Yesterday, Canada’s food safety regulatory agency, CFIA, warned consumers not to eat certain jalapeno peppers sold primarily in bulk and unlabeled, out of fears of Salmonella contamination. The peppers were from Cal Fresco, a California company, which had also distributed the peppers to retail establishments in California, Oregon, Washington, and Texas. Cal Fresco recalled the peppers yesterday as well. See details of Cal Fresco jalapeno pepper recall.
Yesterday evening, the Packer had an article on Cal Fresco’s recall, which contains some food for thought.
Fernando Vargas, owner and founder of Cal Fresco in Buena Park, Calif., said Dec. 21 he took immediate action when the Food and Drug Administration notified him. He said that within two and a half hours of receiving notice from the FDA of positive test results, he had contacted all of his customers who received the peppers.
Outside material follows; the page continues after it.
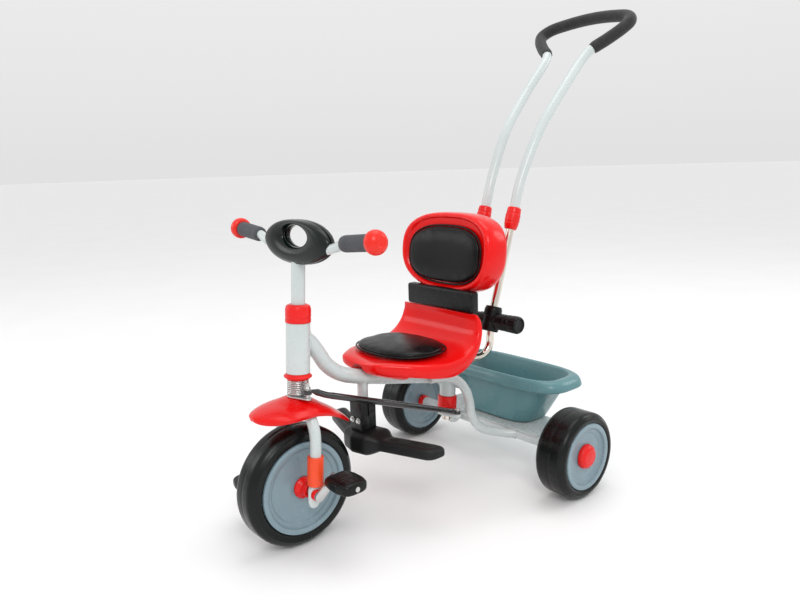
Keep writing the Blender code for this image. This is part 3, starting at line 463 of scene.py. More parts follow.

Vargas said he was frustrated the government didn’t work as quickly.
He said the tests were done Dec. 12, but he wasn’t notified until Dec. 19.
[Further], The serrano peppers were initially more difficult to trace “because the USDA Sample and Isolated Pathogen Information Report failed to disclose individual lot numbers” of the tested peppers, according to a news release from Cal Fresco.
[Finally] As of 6:45 p.m. eastern time on Dec. 21, the FDA had not posted a notice on its website in relation to the Cal Fresco recall. The agency sent an e-mail alert on the recall notice to subscribers at about 6 a.m. Dec. 22.
That’s a total of 9 days since the original positive test for Salmonella before the contaminated peppers were recalled. Cal Fresco, based on known information, is certainly not to blame for the delay, as it can only act on the information that it has. Indeed, the free flow of information is the only currency for public health.